Considering that The Lovely Bones features two of my least favorite literary devices -- serial killers and the afterlife -- I was surprised I took to it as much as I did. Add to this characters with cutesy-metaphorical names (starting with the protagonist, Susie Salmon), ghosts walking among the living, salt-of-the-earth seniors who drink and swear and tell it like it is, heavy-handed symbolism everywhere you look (watch out for that sinkhole), and narration from the Great Beyond, and small wonder it took me seven years to plunge into Alice Sebold's huge 2002 bestseller. The Lovely Bones isn't cynical, like Billy Wilder's Sunset Blvd, in which William Holden voiceovers with the acid bemusement of a man drinking Scotch in purgatory and cursing his dumb luck. Quite the opposite, in fact. But the rough early goings would have been unbearable had the author framed them from a traditional third-person point-of-view. Filtering the rape and murder of a 14-year-old girl from her own divine perspective dilutes the grisly details so we can focus on how the loss of that individual shatters those she leaves behind. For Sebold, that's the real tragedy of the tale. Also its potential for hope and renewal. The struggle to fill Susie's vacated space forms the real thrust of the approximately decade-long narrative, overshadowing the quest to apprehend her killer. 

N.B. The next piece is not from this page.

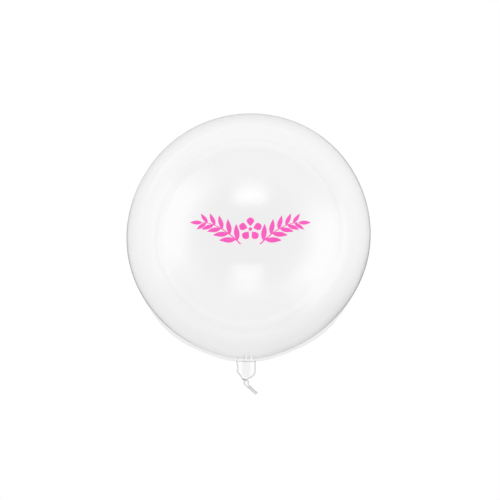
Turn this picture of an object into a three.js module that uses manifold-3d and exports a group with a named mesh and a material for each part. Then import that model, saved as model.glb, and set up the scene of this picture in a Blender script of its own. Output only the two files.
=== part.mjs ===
// Clear film balloon, 400 mm across, full of air and lying on its back.
//
// Units are millimetres. +Z is up, and the front of the balloon faces +Z. The filling neck points to -Y.
// The origin is the middle of the small flat spot that the balloon rests on.
//
// The balloon is two panels of clear film welded together round the rim. The rim's weld is in the level
// plane through the ball's centre, and the neck is drawn out of the same two panels, so all of it is one
// piece: the ball, the weld's thin fin, the flat neck, the pinch that closes it and the twisted free end.

import * as THREE from "three";
import { mergeVertices } from "three/addons/utils/BufferGeometryUtils.js";
import Module from "manifold-3d";

const wasm = await Module();
wasm.setup();

// The ball
const BALL_RADIUS = 200;
const REST_SPOT_RADIUS = 30;
const LEAN = 0.0192; // sideways shift for each millimetre along Y: the film has stretched a little unevenly
const SWELL = { 2: 0.0017, 3: -0.0023, 4: 0.0036, 5: -0.0024 }; // share of the radius, by waves round the rim
const TURN_STEPS = 96;
const RISE_STEPS = 17; // from the rest spot to the rim, and again from the rim to the top

// The weld's fin. Each row is an angle from the neck, in degrees, and the fin's width there.
const FIN_THICKNESS = 0.5;
const FIN_WIDTHS = [
  [0, 4.4],
  [14, 4.4],
  [22, 4.7],
  [30, 5.8],
  [37, 6.3],
  [44, 5],
  [49, 3.1],
  [54, 1.6],
  [62, 0.8],
  [180, 0.8],
];

// The neck. Each row is a distance from the ball along -Y, the left and right edges from the neck's axis, and
// the width and thickness of the flat panel in the middle.
const NECK_ROWS = [
  [-8, -16, 15, 14, 3.2],
  [5, -16, 15, 14, 3.2],
  [16.6, -13.8, 15, 14, 3.2],
  [21.5, -15.2, 15, 14, 3.2],
  [25, -13, 15, 13.6, 3.4],
  [28.1, -10.2, 14.2, 12, 3.8],
  [31, -7.6, 11.6, 9.6, 4.2],
  [34, -5.6, 6, 6.4, 4.6],
  [36.4, -5, 0.4, 3, 4.6],
  [38.4, -4.6, -0.4, 2, 3.6],
];
const NECK_EDGE_THICKNESS = 0.6;

// The pinch, where the gathered film is wound round itself
const PINCH_DISTANCE = 36.8;
const PINCH_SIDEWAYS = -2.4;
const PINCH_RADIUS = 3.9;
const PINCH_HALF_LENGTH = 1.9;

// The free end past the pinch, a flat ribbon of film that turns over once as it hangs to one side
const END_ROUTE = [
  [-2.6, 36, 0],
  [-2.2, 39.5, 0],
  [1.4, 44, -0.2],
  [6.6, 49.6, -0.8],
  [12.6, 55, -1.8],
  [18.2, 60.2, -3.2],
];
const END_WIDTHS = [4.4, 5.6, 7, 5.4, 6.2, 5];
const END_THICKNESS = 1.3;
const END_STEPS = 24;
const END_SIDES = 8;

const filmMaterial = new THREE.MeshStandardMaterial({
  name: "clear film",
  color: 0xeceef0,
  roughness: 0.08,
  metalness: 0,
  transparent: true,
  opacity: 0.3,
});

const restSpotDepth = BALL_RADIUS - Math.sqrt(BALL_RADIUS ** 2 - REST_SPOT_RADIUS ** 2);
const centreHeight = BALL_RADIUS - restSpotDepth;

// The ball's radius at an angle from +Y, in radians
function ballRadius(fromTop) {
  let share = 1;
  for (const [waves, amount] of Object.entries(SWELL)) share += amount * Math.cos(waves * fromTop);
  return BALL_RADIUS * share;
}

const ballEnd = -ballRadius(Math.PI);
const neckAxis = LEAN * ballEnd;

// One solid from a geometry, its vertices merged and the triangles that collapse at a pole left out
function toSolid(geometry) {
  geometry.deleteAttribute("normal");
  geometry.deleteAttribute("uv");
  const merged = mergeVertices(geometry, 1e-4);
  const corners = merged.index.array;
  const kept = [];
  for (let i = 0; i < corners.length; i += 3) {
    const [a, b, c] = [corners[i], corners[i + 1], corners[i + 2]];
    if (a !== b && b !== c && c !== a) kept.push(a, b, c);
  }
  const vertProperties = merged.attributes.position.array;
  return new wasm.Manifold(new wasm.Mesh({ numProp: 3, vertProperties, triVerts: new Uint32Array(kept) }));
}

// A geometry from a solid
function toGeometry(solid) {
  const mesh = solid.getMesh();
  const geometry = new THREE.BufferGeometry();
  geometry.setAttribute("position", new THREE.BufferAttribute(mesh.vertProperties, 3));
  geometry.setIndex(new THREE.BufferAttribute(mesh.triVerts, 1));
  geometry.computeVertexNormals();
  return geometry;
}

// A closed skin over a row of rings that all have the same number of points, with a flat cap on each end.
// Each ring runs anticlockwise as seen from the next one.
function loft(rings) {
  const sides = rings[0].length;
  const points = rings.flat();
  const faces = [];
  for (let ring = 0; ring + 1 < rings.length; ring++) {
    for (let side = 0; side < sides; side++) {
      const a = ring * sides + side;
      const b = ring * sides + ((side + 1) % sides);
      faces.push(a, b, b + sides, a, b + sides, a + sides);
    }
  }
  const last = (rings.length - 1) * sides;
  for (let side = 1; side + 1 < sides; side++) {
    faces.push(0, side + 1, side);
    faces.push(last, last + side, last + side + 1);
  }
  const geometry = new THREE.BufferGeometry().setFromPoints(points);
  geometry.setIndex(faces);
  return geometry;
}

// The fin's width at an angle from +Y, in radians
function finWidth(fromTop) {
  const fromNeck = Math.abs(THREE.MathUtils.radToDeg(fromTop) - 180);
  const next = FIN_WIDTHS.findIndex(([angle]) => angle >= fromNeck);
  if (next === 0) return FIN_WIDTHS[0][1];
  const [[angle, width], [nextAngle, nextWidth]] = [FIN_WIDTHS[next - 1], FIN_WIDTHS[next]];
  return THREE.MathUtils.mapLinear(fromNeck, angle, nextAngle, width, nextWidth);
}

// A level ring of the ball's skin. The rise is the angle from the ball's lowest point, in radians.
function ballRing(rise) {
  const ring = [];
  for (let step = 0; step < TURN_STEPS; step++) {
    const turn = (2 * Math.PI * step) / TURN_STEPS;
    const point = new THREE.Vector3().setFromSphericalCoords(BALL_RADIUS, Math.PI - rise, 0);
    point.set(point.z * Math.cos(turn), point.z * Math.sin(turn), point.y);
    const fromTop = point.angleTo(new THREE.Vector3(0, 1, 0));
    point.multiplyScalar(ballRadius(fromTop) / BALL_RADIUS);
    point.x += LEAN * point.y;
    ring.push(point);
  }
  return ring;
}

// The free edge of the weld's fin, right round the rim
function finRing(height) {
  const ring = [];
  for (let step = 0; step < TURN_STEPS; step++) {
    const fromTop = Math.PI / 2 - (2 * Math.PI * step) / TURN_STEPS;
    const around = THREE.MathUtils.euclideanModulo(fromTop, 2 * Math.PI);
    const away = ballRadius(around) + finWidth(around);
    const y = away * Math.cos(around);
    ring.push(new THREE.Vector3(away * Math.sin(around) + LEAN * y, y, height));
  }
  return ring;
}

// Evenly spread rings of the ball's skin between two angles of rise, both included
function ballRings(first, last, steps) {
  const rings = [];
  for (let step = 0; step <= steps; step++) rings.push(ballRing(THREE.MathUtils.lerp(first, last, step / steps)));
  return rings;
}

// The blown-up ball, flat where it rests, with the weld's thin fin round the rim
function ball() {
  const restRise = Math.asin(REST_SPOT_RADIUS / BALL_RADIUS);
  const finRise = Math.asin(FIN_THICKNESS / 2 / BALL_RADIUS);
  const lower = ballRings(restRise, Math.PI / 2 - finRise, RISE_STEPS);
  for (const point of lower[0]) point.z = -centreHeight;
  const upper = ballRings(Math.PI / 2 + finRise, Math.PI, RISE_STEPS);
  const edge = [finRing(-FIN_THICKNESS / 2), finRing(FIN_THICKNESS / 2)];
  return toSolid(loft([...lower, ...edge, ...upper]));
}

// A point by its distance across from the neck's axis, its distance from the ball and its height
function neckPoint(across, distance, height) {
  return new THREE.Vector3(neckAxis + across, ballEnd - distance, height);
}

// The flat neck: thin welded edges with a thicker flat panel between them, gathered at its far end
function neck() {
  const rings = NECK_ROWS.map(([distance, left, right, panelWidth, panelThickness]) => {
    const middle = (left + right) / 2;
    const across = [left, middle - panelWidth / 2, middle + panelWidth / 2, right];
    const height = [NECK_EDGE_THICKNESS, panelThickness, panelThickness, NECK_EDGE_THICKNESS];
    const front = across.map((x, i) => neckPoint(x, distance, height[i] / 2)).reverse();
    const back = across.map((x, i) => neckPoint(x, distance, -height[i] / 2));
    return [...front, ...back];
  });
  return toSolid(loft(rings));
}

// The gathered film wound round itself
function pinch() {
  const geometry = new THREE.SphereGeometry(PINCH_RADIUS, 16, 8);
  geometry.scale(1, PINCH_HALF_LENGTH / PINCH_RADIUS, 1);
  geometry.rotateZ(-0.3);
  const centre = neckPoint(PINCH_SIDEWAYS, PINCH_DISTANCE, 0);
  geometry.translate(centre.x, centre.y, centre.z);
  return toSolid(geometry);
}

// The twisted free end
function freeEnd() {
  const route = new THREE.CatmullRomCurve3(END_ROUTE.map((place) => neckPoint(...place)));
  const widths = new THREE.SplineCurve(END_WIDTHS.map((width, i) => new THREE.Vector2(i, width)));
  const rings = [];
  for (let step = 0; step <= END_STEPS; step++) {
    const along = step / END_STEPS;
    const centre = route.getPointAt(along);
    const tangent = route.getTangentAt(along);
    const twist = Math.PI * THREE.MathUtils.clamp((along - 0.22) / 0.6, 0, 1);
    const across = new THREE.Vector3(0, 0, 1).cross(tangent).normalize().applyAxisAngle(tangent, twist);
    const up = new THREE.Vector3().crossVectors(tangent, across);
    const width = widths.getPoint(along).y;
    const ring = [];
    for (let side = 0; side < END_SIDES; side++) {
      const turn = (2 * Math.PI * (side + 0.5)) / END_SIDES;
      const point = centre.clone().addScaledVector(across, (width / 2) * Math.cos(turn));
      ring.push(point.addScaledVector(up, (END_THICKNESS / 2) * Math.sin(turn)));
    }
    rings.push(ring);
  }
  return toSolid(loft(rings));
}

function envelope() {
  const solid = ball().add(neck()).add(pinch()).add(freeEnd());
  const mesh = new THREE.Mesh(toGeometry(solid), filmMaterial);
  mesh.name = "envelope";
  return mesh;
}

const balloon = new THREE.Group();
balloon.add(envelope());
balloon.position.z = centreHeight;

export default balloon;
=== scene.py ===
"""A clear film balloon, 400 mm across, lying on its back on a pale floor.

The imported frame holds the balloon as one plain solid. Here the real film takes its place: the thin ball
with puckers along its weld, the weld's fin, the flat neck with its valve strip, the gathered pinch, the
twisted free end, and a cut-vinyl ornament on the front.

Everything is in metres. +Z is up and is the balloon's front. The neck points to -Y.
"""

from __future__ import annotations

import logging
import math
from collections.abc import Callable, Sequence
from dataclasses import dataclass, field
from enum import Enum

import bmesh
import bpy
from mathutils import Matrix, Vector

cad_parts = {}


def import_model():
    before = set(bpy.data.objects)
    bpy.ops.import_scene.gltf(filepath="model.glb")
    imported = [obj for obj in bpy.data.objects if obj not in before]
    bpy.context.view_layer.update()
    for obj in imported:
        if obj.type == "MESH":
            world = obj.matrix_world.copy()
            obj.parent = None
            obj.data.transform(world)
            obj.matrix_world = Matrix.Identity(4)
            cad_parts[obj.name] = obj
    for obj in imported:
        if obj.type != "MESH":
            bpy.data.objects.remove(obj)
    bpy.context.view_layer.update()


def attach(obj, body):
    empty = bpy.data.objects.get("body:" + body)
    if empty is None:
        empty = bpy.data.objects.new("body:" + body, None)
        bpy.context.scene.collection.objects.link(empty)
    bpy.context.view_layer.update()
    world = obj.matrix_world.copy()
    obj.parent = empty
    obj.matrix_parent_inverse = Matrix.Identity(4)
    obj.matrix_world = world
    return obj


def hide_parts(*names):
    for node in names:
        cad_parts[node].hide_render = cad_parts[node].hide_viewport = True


log = logging.getLogger("balloon")

BODY = "root"
ENVELOPE = "envelope"

Rows = tuple[tuple[float, ...], ...]


class RecordSlot(Enum):
    """The record's material slots."""

    FILM = "clear_film"
    VINYL = "pink_vinyl"


class Side(Enum):
    """The two sides, as the front is seen. The value points outwards along X."""

    LEFT = -1
    RIGHT = 1

    @property
    def label(self) -> str:
        """The side's name, as pieces end with it."""
        return self.name.lower()


class Way(Enum):
    """The ways that a direction is measured along."""

    RIGHT = (1.0, 0.0, 0.0)
    AWAY_FROM_NECK = (0.0, 1.0, 0.0)
    UP = (0.0, 0.0, 1.0)
    UPPER_LEFT = (-0.34, 0.94, 0.0)
    RIGHT_EDGE = (0.985, 0.170, 0.0)
    LEFT_EDGE = (-0.940, -0.340, 0.0)
    LOW_RIGHT = (0.693, -0.368, -0.620)
    NEAR_RIGHT = (0.480, -0.760, -0.438)


class Part(Enum):
    """The parts of a mesh that edit mode selects, under Blender's names for them."""

    VERTS = "VERT"
    EDGES = "EDGE"
    FACES = "FACE"


# The form that every piece follows


def ease(value: float, low: float, high: float) -> float:
    """Rises smoothly from 0 at low to 1 at high."""
    part = max(0.0, min(1.0, (value - low) / (high - low)))
    return part * part * (3 - 2 * part)


def between(rows: Rows, where: float, smooth: bool = False) -> tuple[float, ...]:
    """Reads a table of rows at a place between them.

    Args:
        rows: Rows that start with a place, in rising order.
        where: The place to read at.
        smooth: Whether the values ease from row to row, and don't run straight.

    Returns:
        The other columns there.
    """
    if where <= rows[0][0]:
        return tuple(rows[0][1:])
    for low, high in zip(rows, rows[1:]):
        if where <= high[0]:
            part = (where - low[0]) / (high[0] - low[0])
            part = ease(part, 0.0, 1.0) if smooth else part
            return tuple(a + (b - a) * part for a, b in zip(low[1:], high[1:]))
    return tuple(rows[-1][1:])


def rounded_off(share: float, power: int) -> float:
    """Gives a bead's radius over its full one, rounded off to a blunt end where the share is 1 or -1."""
    return math.sqrt(max(0.1, 1 - share**power))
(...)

It's not spoiling anything to reveal that Susie is killed (she spills the beans herself on page one), nor to announce that the culprit, Mr. Harvey, is a neighbor in her early-1970s Pennsylvania suburb (page two). Sebold's period detail is evocative, understated: we're given to understand that the idea of a predator in one's neighborhood was still unheard of at the time; that a person like Mr. Harvey, who lives by himself and builds dollhouses, might be considered an eccentric oddity and nothing more. Sebold's bravest stroke is to humanize Mr. Harvey. Assuming a literally omniscient perspective, Susie periodically shows us snippets of his tragic upbringing, his ability to craft an unassuming persona to fool others, his attempts to reform, his loneliness and the uncontainable violence that emanates from it. (Sebold herself is a survivor of sexual assault.)

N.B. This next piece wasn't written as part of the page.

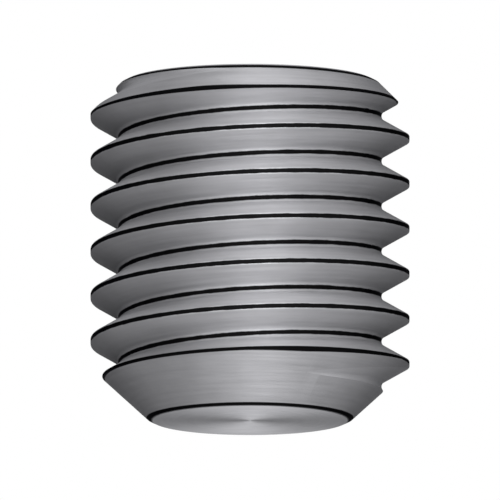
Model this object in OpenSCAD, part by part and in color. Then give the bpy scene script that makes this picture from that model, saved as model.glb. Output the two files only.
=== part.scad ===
// Headless set screw: one turned and threaded piece with a flat point and a hexagon socket.
// It stands on its point. The axis is Z, and the origin is the centre of the point face.

/* [Thread] */
// Outside diameter of the thread
thread_d = 14; // [12:0.5:20]
// Distance from one crest to the next
pitch = 2; // [1:0.25:2.5]
// Angle round the axis, from +X, at which a crest stands a whole number of pitches above the point face
crest_angle = 270; // [0:15:345]

/* [Ends] */
// Length from the point face to the socket end
screw_length = 15; // [14:1:30]
// Diameter of the flat point face
point_d = 8.8; // [6:0.2:9.4]
// Height of the cone between the point face and the full diameter
point_cone_h = 2.4; // [1.6:0.1:3]
// Diameter of the flat face at the socket end
socket_face_d = 11.2; // [9.4:0.2:11.6]
// Height of the chamfer at the socket end
socket_chamfer_h = 1.4; // [1:0.1:2]
// Width of the small edge break on both end faces
edge_break = 0.12; // [0.05:0.01:0.2]

/* [Hexagon socket] */
// Width across the flats of the hexagon
hex_af = 6; // [4:0.5:7]
// Depth of the hexagon below the socket end
hex_depth = 7; // [4:0.5:8]
// How much wider the countersunk mouth is than the hexagon's corners
mouth_over = 0.5; // [0.2:0.1:1]
// How much wider than the flats the hole is that is drilled before the hexagon is broached
drill_wider = 0.1; // [0.06:0.02:0.16]
// How far the drilled hole runs past the hexagon, before its drill point
drill_over = 0.5; // [0.2:0.1:1.5]

/* [Hidden] */

// Steps of the thread in one turn, and the facets of its rounded root
turn_steps = 48;
root_steps = 3;
$fn = 96;

crest_r = thread_d / 2;
point_r = point_d / 2;
socket_face_r = socket_face_d / 2;

// Metric thread form: flanks at 60 degrees, a flat crest an eighth of the pitch wide, a rounded root
flank_angle = 60;
crest_flat = pitch / 8;
root_r = pitch * sqrt(3) / 12;
groove_half_w = (pitch - crest_flat) / 2;
vee_depth = groove_half_w * tan(flank_angle);
floor_r = crest_r - vee_depth + root_r;
// How far the cutter stands out of the metal, which stays clear of the next turn's cut
cutter_over = crest_flat / 4 * tan(flank_angle);

// Socket: the drilled hole with its conical end, the hexagon and the countersunk mouth
drill_r = (hex_af + drill_wider) / 2;
drill_point_angle = 118;
drill_point_h = drill_r / tan(drill_point_angle / 2);
hex_corner_r = hex_af / 2 / cos(30);
mouth_r = hex_corner_r + mouth_over / 2;
mouth_angle = 120;
cut_over = 1;

// Height of the groove's middle at an angle round the axis
function groove_z(angle) = pitch * (angle - crest_angle) / 360 + pitch / 2;

// Outline of the groove as [radius, height above its middle], with the rounded root tangent to both flanks
function root_point(angle) = [floor_r + root_r * (1 - cos(angle)), root_r * sin(angle)];
groove_outline = concat(
    [[crest_r + cutter_over, -groove_half_w - cutter_over / tan(flank_angle)]],
    [for (i = [0:root_steps]) root_point(flank_angle * (2 * i / root_steps - 1))],
    [[crest_r + cutter_over, groove_half_w + cutter_over / tan(flank_angle)]]
);

// The groove starts outside the cone and ends outside the chamfer, so it runs out through both of them
entry_z = point_cone_h * (floor_r - point_r) / (crest_r - point_r) - root_r;
exit_z = screw_length - socket_chamfer_h * (floor_r - socket_face_r) / (crest_r - socket_face_r) + root_r;
first_step = floor((entry_z - groove_z(0)) / pitch * turn_steps);
last_step = ceil((exit_z - groove_z(0)) / pitch * turn_steps);

// Solid that a closed outline sweeps along the helix
module helical_sweep(outline, first, last) {
    n = len(outline);
    rings = last - first;
    points = [
        for (step = [first:last]) let (angle = 360 * step / turn_steps)
        for (p = outline) [p[0] * cos(angle), p[0] * sin(angle), p[1] + groove_z(angle)]
    ];
    sides = [
        for (ring = [0:rings - 1]) for (i = [0:n - 1])
        let (a = ring * n + i, b = ring * n + (i + 1) % n)
        each [[a, a + n, b], [b, a + n, b + n]]
    ];
    start_cap = [for (i = [0:n - 1]) i];
    end_cap = [for (i = [n - 1:-1:0]) rings * n + i];
    polyhedron(points, concat([start_cap, end_cap], sides), convexity = 10);
}

// Turned blank: flat point, cone, full diameter, chamfer and socket end
module blank() {
    rotate_extrude()
    polygon([
        [0, 0],
        [point_r - edge_break, 0],
        [point_r + edge_break * (crest_r - point_r) / point_cone_h, edge_break],
        [crest_r, point_cone_h],
        [crest_r, screw_length - socket_chamfer_h],
        [socket_face_r + edge_break * (crest_r - socket_face_r) / socket_chamfer_h, screw_length - edge_break],
        [socket_face_r - edge_break, screw_length],
        [0, screw_length]
    ]);
}

// Drilled hole, with the countersunk mouth that it opens into
module drilled_hole() {
    drill_end_z = screw_length - hex_depth - drill_over;
    rotate_extrude()
    polygon([
        [0, drill_end_z - drill_point_h],
        [drill_r, drill_end_z],
        [drill_r, screw_length - (mouth_r - drill_r) / tan(mouth_angle / 2)],
        [mouth_r + cut_over * tan(mouth_angle / 2), screw_length + cut_over],
        [0, screw_length + cut_over]
    ]);
}

module hexagon() {
    translate([0, 0, screw_length - hex_depth])
    cylinder(r = hex_corner_r, h = hex_depth + cut_over, $fn = 6);
}

module set_screw() {
    color("dimgray")
    difference() {
        blank();
        helical_sweep(groove_outline, first_step, last_step);
        drilled_hole();
        hexagon();
    }
}

set_screw();
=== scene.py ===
"""The headless set screw on its point, seen from a little below as in the photograph.

The screw is made here in the order of the workshop. The blank is turned with its point, chamfer,
drilled hole and countersunk mouth, the thread is rolled round it, and the hexagon is broached.
"""

import math

import bpy
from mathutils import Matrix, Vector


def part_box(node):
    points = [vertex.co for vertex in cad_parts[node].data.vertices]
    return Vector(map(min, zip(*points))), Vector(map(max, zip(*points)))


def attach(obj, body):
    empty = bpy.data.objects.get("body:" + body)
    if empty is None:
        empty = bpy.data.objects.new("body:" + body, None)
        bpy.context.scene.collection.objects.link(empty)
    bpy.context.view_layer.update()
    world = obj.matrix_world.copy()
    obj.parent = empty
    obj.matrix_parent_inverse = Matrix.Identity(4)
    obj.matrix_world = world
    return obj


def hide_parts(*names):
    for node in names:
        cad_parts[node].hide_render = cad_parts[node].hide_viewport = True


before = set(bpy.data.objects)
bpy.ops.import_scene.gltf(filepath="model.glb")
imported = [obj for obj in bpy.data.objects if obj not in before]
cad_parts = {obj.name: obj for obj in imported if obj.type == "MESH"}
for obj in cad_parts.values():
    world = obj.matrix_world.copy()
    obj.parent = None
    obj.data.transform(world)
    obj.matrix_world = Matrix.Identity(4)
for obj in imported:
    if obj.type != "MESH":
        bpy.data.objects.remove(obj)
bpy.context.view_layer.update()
low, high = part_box("set_screw")

MM = 0.001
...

But Susie spends most of the story watching her family pick up the pieces in her wake. Her father obsessively strives to bring her killer to justice (he suspects Mr. Harvey almost immediately), while her mother has a sad affair with Len Fenerman, the detective in charge of the case, and eventually flees to start a new life. Other key characters include her younger sister Lindsey, who shares her father's tenacity, and Susie's friend from school Ruth, a social misfit who has the ability to sense the dead. All of the characters are distinct and well-defined, while Susie's "heaven" is given disappointing short-shrift. Basically, heaven is whatever you want it to be; and your heaven can intersect with another person's in the afterlife, but you can't influence any actions on earth. Except when you can. I get that this is meant to derive from a young girl's idea of what the afterlife is like, but it's still a pretty limited concept -- so limited that Sebold makes the rules as vague as possible presumably so she can break them.

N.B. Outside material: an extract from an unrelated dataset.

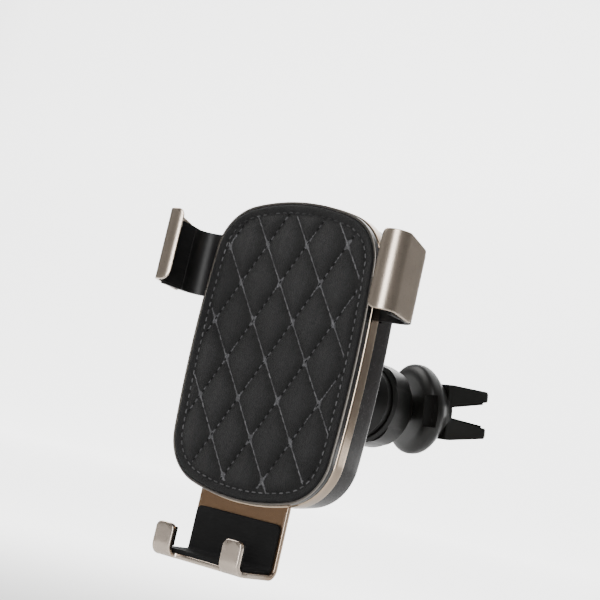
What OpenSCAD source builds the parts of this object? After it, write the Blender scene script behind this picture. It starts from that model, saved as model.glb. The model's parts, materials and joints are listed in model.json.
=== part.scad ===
// Gravity-closing phone holder on a swivelling vent clip.
// Origin: centre of the pad's front face. +X to the right, +Y back towards
// the vent, +Z up. All sizes are in millimetres.

/* [Body] */
// Width of the pad and housing outline
body_w = 54; // [52:0.5:66]
// Height of the pad and housing outline
body_h = 80.8; // [76:0.5:98]
// Radius of the outline's corners
corner_r = 14.2; // [10:0.2:17]
// Radius of the arched top and bottom edges
arch_r = 58; // [50:1:90]
// Radius of the slightly bulged sides
side_r = 355; // [200:5:600]
// Thickness of the leather cover with its foam
pad_t = 2; // [1.6:0.1:4]
// Depth of the black tray's side band
tray_band = 2; // [1.6:0.1:4]
// Width of the tray's rim around the leather
rim_w = 0.6; // [0.5:0.1:1.2]
// Depth of the metal bezel's side band
bezel_d = 3.8; // [3.2:0.1:6]
// How far the bezel stands proud of the tray
bezel_proud = 0.35; // [0.1:0.05:0.8]
// Wall thickness of the moulded shells
wall = 1.8; // [1.4:0.1:2.2]
// Inset of the rear housing from the tray's outline
housing_inset = 0.6; // [0.4:0.1:1.5]

/* [Clamps] */
// Clear width between the two clamp liners
grip_w = 72; // [68:0.5:88]
// Clear depth from the pad face to the lip liners
grip_d = 7.7; // [6.5:0.1:12]
// Height of the clamp shells at the lip
clamp_h = 20.2; // [16:0.2:24]
// Height of the clamps' lower edge above the pad centre
clamp_z = 13.2; // [12.6:0.2:16]
// Sheet thickness of the metal shells
shell_t = 1; // [0.8:0.1:1.4]
// Outer radius of the bend between side and lip
shell_bend = 3; // [2.4:0.1:4]
// Width of the lip, from the side's outer face
lip_w = 6.6; // [5:0.1:9]
// Depth of the shell's side, from lip face to back edge
shell_d = 12.4; // [9:0.1:12.8]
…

This leads to one of the weakest passages in the novel, when Susie "falls" to Earth and inhabits the body of another character. I don't think it's the author's intention to remind us of All of Me during this ostensibly moving sequence. Nor do I suspect she intended her villain's elaborately contrived denouement to recall Final Destination. The Lovely Bones is far from the glorious masterpiece its legion of admirers contend. Its best moments shake off Divine Providence and make the earthbound seem ethereal.

I decided to read The Lovely Bones after seeing the preview for Peter Jackson's screen adaptation, to be released over the holiday season. Following his stellar work helming The Lord of the Rings saga and the exhausting gigantism of King Kong (there's a great movie somewhere inside that overwrought mess), The Lovely Bones looks like a potential return to Jackson's primary strength -- finding the fantastical within the ordinary. (Think Heavenly Creatures, or The Frighteners pre-studio meddling.) His command of CGI may give the movie's version of heaven the imaginative landscape that the novel lacks. And a great cast will hopefully demonstrate his underrated touch with actors (e.g., the impassioned ensemble in Lord of the Rings, Naomi Watts giving the most vibrant performance of her career in King Kong). The gifted young actress Saoirse Ronan, who made a big splash as the prepubescent sexual hysteric in Atonement, appears to have the right otherworldly quality for Susie; while Mark Wahlberg, as her aggrieved father, has an opportunity to remind us of what a touching actor he can be. I'm unfamiliar with Rose McIver, playing Lindsey, but I look forward to what will be unquestionably her key scene, the high-watermark in Sebold's book. Michael Imperioli as a 70s-era cop seems a little on the nose. It's also depressing to ponder the significance of the still-striking life-force Susan Sarandon as "Grandma Lynn."

2 comments:

Mary said...

I agree with your assessment of the novel. I read it on the request of some friends who were a bit fanatic about it. I wasn't overly impressed with it, but have been excited about film as I'm a fan of Heavenly Creatures. It's definitely Jackson in his element, and I hope he pulls it off.

Craig said...

Mary, I agree. The premise is at once contained and limitless, which should go right down Jackson's wheelhouse. And given that we know he's not shy about bucking a sacred text, he may be able to improve some elements as well. We'll see.